The availability of other clouds is good news. It means that customers won’t have to port data to use AuraDS. What will be interesting is how this will work for customers with multi-cloud environments. Will they be able to create models over multiple clouds? Will they have to do partial modelling on the cloud platforms they use and then move the results to on-premises to get an aggregated model?
What has Neo4j added to the product?
There are two parts to this announcement. The first is the additional features delivered with Neo4j Graph Data Science 2.0. The second is the availability of AuraDS on the Google Cloud. Accompanying the press release is a blog that details many of the new features for customers.
New in Data Graph Science
Neo4j says that this is a major release with a lot of new features and capabilities. The full list is on the Neo4j GitHub. Here are some of the highlights that Neo4j has called out:
- Machine Learning Pipelines just got a whole lot easier with the addition of a pipeline catalog, a new unified syntax for model configuration, training, and application, and support for random forest models.
- Best in class data science with product tier graduation for Breadth First Search, Depth First Search, K-Nearest Neighbors, Delta Stepping, and the similarity functions. What this means for you is that these algorithms are all fully supported, parallelized, and optimized. Delta Stepping is 92% faster than the Neo4j previous shortest path implementation!
- New Enterprise Features, including cluster compatibility and graph backup/restore, make it simple to go from proof of concept to production. Customers can now run graph data science workloads seamlessly alongside transactional clusters without worrying about losing work.
- Graph Data Science is part of your data science ecosystem with our new Python client. Data scientists don’t have to spend time learning Cypher or understanding transaction functions – now, you can skip to the good part with our native Python API.
- Cypher projection syntax has had a complete overhaul.
- There are improved implementations for GraphSAGE and closeness centrality
All these features and more in AuraDS
The second part of the announcement is all about AuraDS. One of the key benefits that Neo4j has called out is that this is a cloud service. Customers can pay per use or integrate it into their existing Google Cloud plans.
As a fully managed service, it also comes with 65 graph algorithms in a single workspace. The customer can expand these if they want.
The press release and the blog call out a range of new capabilities that AuraDS delivers:
- Scale on demand: As you’d expect from any cloud service, you can scale up and down on demand keeping costs under control.

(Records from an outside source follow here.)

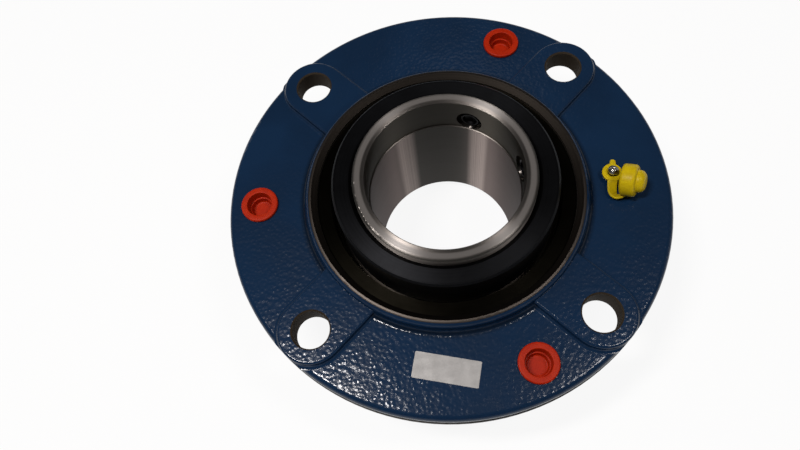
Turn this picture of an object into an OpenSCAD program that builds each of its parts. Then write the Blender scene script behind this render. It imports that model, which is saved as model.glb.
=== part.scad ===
// Flange bearing unit with a pilot on its mounting side.
// The origin is the centre of the mounting face, on the shaft axis. +Z points to the locking collar.
// A cast housing holds a two-row roller bearing whose outer raceway is a sphere, so that the
// inner ring can lean a little to follow a shaft that is out of line.

/* [Housing] */
// Distance from the bolt circle to the edge of the round flange
flange_edge = 20.625; // [18:0.005:24]
// Thickness of the flange between its pads
flange_t = 10.4; // [9:0.2:14]
// Height of the bolt pads above the flange
pad_h = 4; // [3:0.1:5]
// Half width of a bolt pad where its side walls stand
pad_half_w = 20.2; // [18:0.1:23]
// Wall of the pilot around the bearing, which enters the machine frame
pilot_wall = 13.65; // [12:0.05:16]
// Length of the pilot past the rear seal's seat
pilot_lip = 6.2; // [5:0.1:8]
// Wall of the hub around the bearing, on the collar's side
hub_wall = 7.5; // [7:0.1:9]
// Height of the hub rim above the mounting face
hub_h = 18.3; // [17.5:0.1:22]
// Width of the machined chamfer at the mouth of the bore
rim_w = 3.4; // [2.5:0.1:4]

/* [Bolts and jack holes] */
// Distance from the pilot's side to the bolt circle, which is then 9 1/4 in across
bolt_offset = 23.825; // [22:0.005:27]
// Diameter of each bolt hole
bolt_hole_d = 22.2; // [18:0.1:24]
// Number of bolt holes
bolt_count = 4; // [4:1:4]
// Core diameter of the tapped jack screw holes
jack_hole_d = 16.5; // [14:0.1:18]
// Angle of the two jack holes either side of the +X axis
jack_angle = 67.5; // [66:0.5:72]

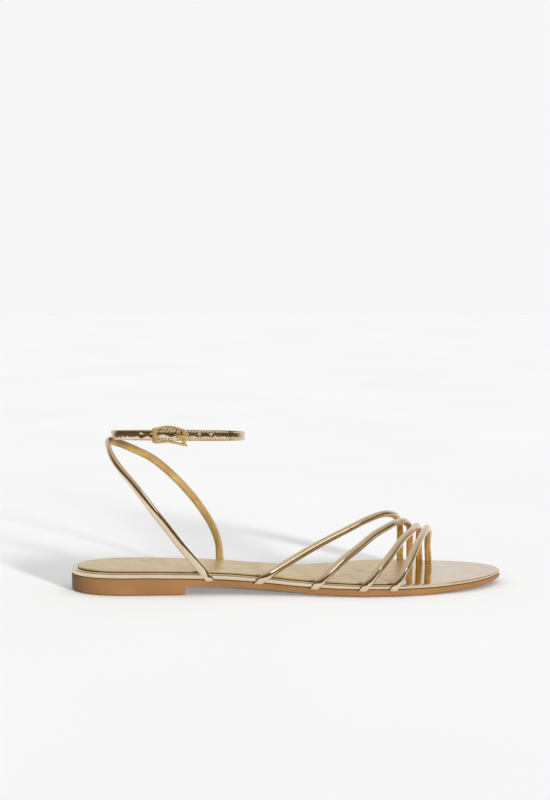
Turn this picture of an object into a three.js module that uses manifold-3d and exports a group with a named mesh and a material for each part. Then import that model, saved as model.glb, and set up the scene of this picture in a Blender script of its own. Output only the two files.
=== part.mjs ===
// A flat strappy sandal with a buckled ankle strap, the right shoe of a pair, in millimetres.
// X runs from heel to toe, Y from the outer side of the foot to the inner side, Z up.
import * as THREE from 'three';
import { mergeVertices } from 'three/addons/utils/BufferGeometryUtils.js';
import Module from 'manifold-3d';

const wasm = await Module();
wasm.setup();

// Sole
const soleLength = 250;
const ballWidth = 78.5;
const waistWidth = 45.3;
const heelWidth = 47.8;
const heelBlockHeight = 9.7;
const heelBlockLength = 64.5;
const forefootThickness = 4.3;
const archHeight = 5.4;
const toeSpring = 3;
const treadEdgeInset = 1.5;
const treadEdgeRise = 1.8;

// Wrapped board that the foot stands on, and the sock glued to it
const boardThickness = 3;
const boardEdgeRound = 0.6;
const sockThickness = 1.2;
const sockInset = 3.4;
const sockLength = 204;
const sockFrontSlant = 20;
const sockFrontBulge = 3;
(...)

- Enterprise Graph Data Service: AuraDS includes Graph Data Science Enterprise Edition (GDS EE) licensing plus early access to new GDS algorithms and features.
- ML Ops support: GDS EE access allows users to persist, publish, and restore models without interruptions from restarts.

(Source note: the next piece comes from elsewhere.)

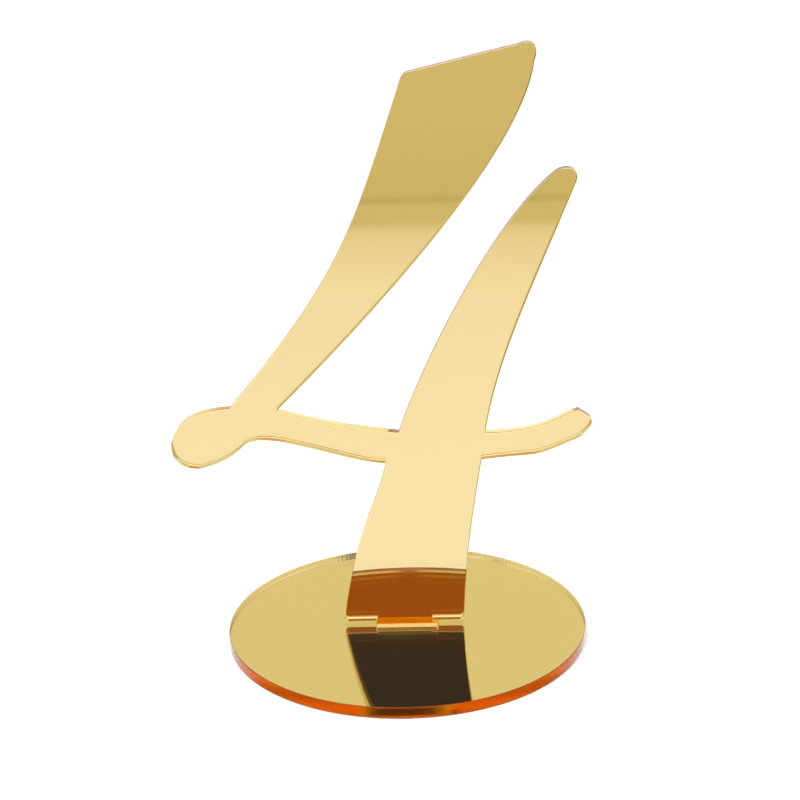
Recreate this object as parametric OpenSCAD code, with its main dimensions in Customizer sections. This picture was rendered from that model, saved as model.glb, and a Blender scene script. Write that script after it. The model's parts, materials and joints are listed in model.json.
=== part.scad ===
// Table number stand cut from stock mirror acrylic.
// An upright numeral has a tab below its foot. The tab stands in a slot in a round base,
// so the numeral lifts out and the stand packs flat. Both pieces are cut from one kind of
// sheet, which has three bonded layers: tinted clear acrylic, the metal film that makes it
// a mirror, and the paint that protects the film.
// The origin is the middle of the base's underside, +Z is up and the numeral faces -Y.

/* [Sheet] */
// Thickness of the whole sheet, with its film and its paint
sheet_t = 3; // [2:0.5:5]
// Thickness of the mirror film
film_t = 0.05; // [0.03:0.01:0.1]
// Thickness of the paint behind the film
paint_t = 0.1; // [0.05:0.05:0.3]

/* [Base] */
// Diameter of the round base
base_d = 90; // [80:1:140]
// Length of the slot, from side to side
slot_len = 15.6; // [15:0.1:25]
// How much wider than the sheet is thick the slot is cut
slot_play = 0.3; // [0.2:0.05:0.5]
// How far the slot's middle lies behind the base's middle
slot_back = 1.2; // [0:0.1:5]

/* [Number] */
// Size of the numeral, where 1 makes it 146 mm tall above its shoulders
numeral_size = 1; // [0.8:0.05:1.2]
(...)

- Automated operations: Workloads are monitored, patched, and backed up behind the scenes without any user action.
- One-click backup: Take a snapshot of instances, models, and in-memory graphs in one click.
- Managed Security: Neo4j will automatically apply security patches, monitor workloads and back them up to avoid interruptions
- Simple, powerful workflow: A drag-and-drop UI to model and import data into a graph.
- Predictable cost: Manage costs with pay-as-you-go pricing and the option of pausing unused instances.
- Pause on demand: Data scientists can pause unused instances depending on the tier.
In addition, customers who have built models on-premises will be able to import those models into AuraDS.
Enterprise Times: What does this mean?
This is not just a major update to Neo4j Graph Data Services. It is the biggest feature update it has received. In addition to the features called out above in the different editions, there are a significant number of others listed in the GitHub document.
This release will allow existing customers to do more without a huge investment in hardware. AuraDS should also allow them to make more use of the product and scale to get the most complete context they can.
For Neo4j, this is an interesting move. It had to pick one cloud to go live with AuraDS first and chose Google over AWS and Azure. Why that is, is not clear. Perhaps it is responding to customer demand, or maybe it is about ease of porting to the platform. Either way, having a fully managed version of Graph Data Services will appeal to more customers.
What now needs to happen is for Neo4j to not just launch on those other cloud platforms but create a multi-cloud engine. Nobody wants to be moving data across multiple cloud platforms. It is time-consuming and costly.